I know this is a political issue for many, but for me it’s personal.  I see the quotes posted on Facebook by people I know about how food stamp recipients are taking money out of other people’s pockets.  I hear state representatives comparing people who receive government assistance to wild animals.  I read complaints on Facebook and blogs from people who encountered someone using food stamps at the store who also had an iPhone or was buying frivolous food items.   It is a punch in the gut every single time.

At the grocery store, I try to hide my card.  I worry that the cashier is scrutinizing my items – will my bag of chips seem frivolous?  I wonder if the person behind me in line is judging me – do my clothes look too nice for me to have food stamps, do they think I shouldn’t have a cell phone, will I be part of someone’s rant and rave on Facebook today?  Are there people I know that would despise me for taking money out of their pockets if they knew I was part of the state welfare system?

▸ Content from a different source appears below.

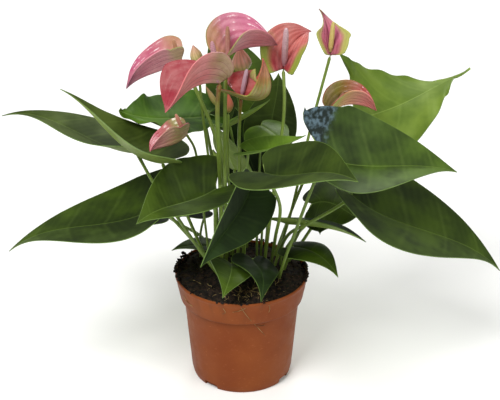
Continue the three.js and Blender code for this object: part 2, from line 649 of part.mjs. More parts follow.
for (const bud of BUDS) {
  const foot = vec(bud.foot);
  const end = foot.clone().add(vec(bud.tip).sub(foot).setLength(1));
  addPiece(bud.name, budSolid(bud).add(stalk(bud, end, YOUNG_PETIOLE_RADIUS)), 'bud');
}

addPiece('pot', potSolid(), 'pot');
addPiece('soil', soilSolid(pockets), 'soil');

export default plant;
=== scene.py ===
import bmesh
import bpy
import random
from math import copysign, cos, exp, hypot, pi, radians, sin, sqrt, tau
from mathutils import Matrix, Vector, noise


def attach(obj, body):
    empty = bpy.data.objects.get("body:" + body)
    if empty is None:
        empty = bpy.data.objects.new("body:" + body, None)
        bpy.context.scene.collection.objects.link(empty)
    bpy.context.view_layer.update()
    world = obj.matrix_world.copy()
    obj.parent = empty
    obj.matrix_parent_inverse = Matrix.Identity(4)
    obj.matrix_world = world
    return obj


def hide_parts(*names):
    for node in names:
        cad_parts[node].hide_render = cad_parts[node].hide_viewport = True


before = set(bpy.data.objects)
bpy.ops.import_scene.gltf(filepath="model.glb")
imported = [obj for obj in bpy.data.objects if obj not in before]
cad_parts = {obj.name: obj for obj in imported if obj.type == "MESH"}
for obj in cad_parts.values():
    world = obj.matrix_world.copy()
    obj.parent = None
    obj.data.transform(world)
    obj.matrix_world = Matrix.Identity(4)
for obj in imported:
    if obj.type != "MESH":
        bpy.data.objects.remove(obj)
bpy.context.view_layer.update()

# The nursery pot: a thin cup moulded in terracotta-coloured polypropylene. Its rim band flares out over a
# step to stack and to be gripped, and its foot is a ring with four drain notches left open by the mould.

MM = 0.001
# The pot's profile, as radii and heights in millimetres, up to the rim and back down to the floor inside.
POT_UNDERSIDE = [(0, 0.9), (38, 0.9), (40.5, 0.7), (41.2, 0), (43, 0), (44, 0.5)]
POT_OUTSIDE = [
    (44.5, 1.6), (46, 8), (49, 42), (52.1, 77), (52.3, 77.9), (53, 78.3), (55, 78.6), (55.5, 79), (55.8, 80),
    (58, 91), (59.1, 97.2), (59.5, 98.8), (60, 99.6), (60, 101.3),
]
POT_INSIDE = [
    (59.6, 101.9), (59, 102), (58.5, 101.6), (58.3, 100.5), (57, 93), (54, 81), (50.9, 78.4), (47.6, 42),
    (43.2, 4), (42, 2.2), (40, 1.6), (0, 1.6),
]
POT_SIDES, POT_EDGE_ANGLE = 160, 50
STEP_HEIGHT, RIM_TOP, WASHED_FROM = 78.3, 102, 60
NOTCH_ANGLES = [-129, -31, 59, 149]
NOTCH_WIDTH, NOTCH_HEIGHT, NOTCH_DEPTH, NOTCH_RADIUS = 14, 5, 7, 44.5


def paint(code):
    """A colour written as red, green and blue in hexadecimal, as light."""
    parts = [int(code[i:i + 2], 16) / 255 for i in (0, 2, 4)]
    return [*[p / 12.92 if p < 0.04045 else ((p + 0.055) / 1.055) ** 2.4 for p in parts], 1]


def join(socket, value):
    """An input takes another node's output, a colour's code or a number."""
    if isinstance(value, bpy.types.NodeSocket):
        socket.id_data.links.new(value, socket)
    else:
        socket.default_value = paint(value) if isinstance(value, str) else value


def add_node(tree, kind, settings=None, **joined):
    """A shader node. Its joined inputs are called by name, or by an n and their number."""
    node = tree.nodes.new("ShaderNode" + kind)
    for key, value in (settings or {}).items():
        setattr(node, key, value)
    for key, value in joined.items():
        join(node.inputs[int(key[1:]) if key[1:].isdigit() else key.replace("_", " ")], value)
    return node


def tree_of(*values):
    """The node tree that the values come from."""
    return next(value.id_data for value in values if isinstance(value, bpy.types.NodeSocket))


def blend(amount, first, second):
    """The second colour over the first, by an amount."""
    tree = tree_of(amount, first)
    return add_node(tree, "Mix", {"data_type": "RGBA"}, n0=amount, n6=first, n7=second).outputs[2]


def fade(value, low, high, start=0, end=1):
    """A value eased from one range into another."""
    ranges = {"From_Min": low, "From_Max": high, "To_Min": start, "To_Max": end}
    eased = {"interpolation_type": "SMOOTHSTEP"}
    return add_node(tree_of(value), "MapRange", eased, Value=value, **ranges).outputs[0]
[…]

I want to explain, every single time.  I want people to know that I’m working towards something better, that I didn’t mean to end up here and I hope I don’t stay long.  I wish I could convey how much it means to me to be at home with my children, how I believe I can make it as an entrepreneur, and how much time and thought I put into the issue of my finances, my work, my family, my future every single day.  I wish those that judge could know that I am grateful for every bite those food stamps purchase and every doctor’s visit my kids receive, that receiving assistance is no small matter to me.

I have been ashamed to receive government assistance.  I know that to many I fit into a category of the lazy, the freeloaders, the dependents, the weak.  I have carried the weight of judgement and the burden of shame, but when I am finally able to walk away from this, I will take with me a gift:  I will know better.  Having experienced this, I will know better than to assume I know someone’s story, their past or their future.  I will know better than to judge someone’s worthiness to receive help.

This isn’t a discussion about “the system” or its failures or the abuses or the fairness of it all.  This is just personal.  For me, this is just about feeding my kids dinner and my hope that someday I will be able to graciously help somebody else do the same.